WRITTEN REQUEST
Extract every line below that contains the word "piece".

DATA LINES
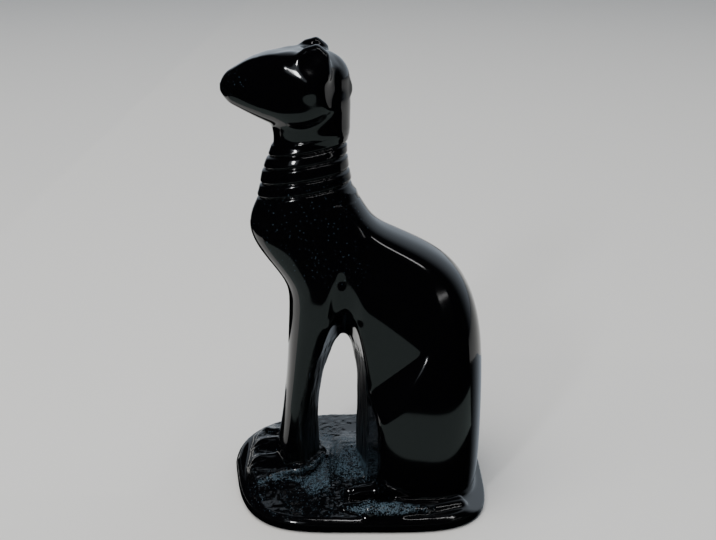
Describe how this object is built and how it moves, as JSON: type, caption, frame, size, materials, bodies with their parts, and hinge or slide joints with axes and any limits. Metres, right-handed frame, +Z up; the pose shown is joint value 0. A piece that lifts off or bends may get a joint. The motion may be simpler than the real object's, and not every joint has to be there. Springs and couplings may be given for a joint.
{
  "type": "cat statue",
  "caption": "Small seated cat figure with a ringed collar, carved in one piece with a rounded flat plinth, for standing on a shelf or table.",
  "frame": {"origin": "on the flat underside of the plinth, at the middle of its outline, below the gap between the front legs and the haunches", "axes": "+Z up, from the underside of the plinth to the ears. The cat looks along -X. Its tail lies on the plinth along the -Y side, which is the side the picture shows"},
  "size_m": [0.0678, 0.0553, 0.1184],
  "materials": {
    "obsidian": "polished black obsidian, left frosted and tool-marked between the legs and on the ground under them"
  },
  "bodies": {
    "root": {"cat_statue": "obsidian"}
  },
  "joints": []
}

ANSWER TO THE TASK
Describe how this object is built and how it moves, as JSON: type, caption, frame, size, materials, bodies with their parts, and hinge or slide joints with axes and any limits. Metres, right-handed frame, +Z up; the pose shown is joint value 0. A piece that lifts off or bends may get a joint. The motion may be simpler than the real object's, and not every joint has to be there. Springs and couplings may be given for a joint.
  "caption": "Small seated cat figure with a ringed collar, carved in one piece with a rounded flat plinth, for standing on a shelf or table.",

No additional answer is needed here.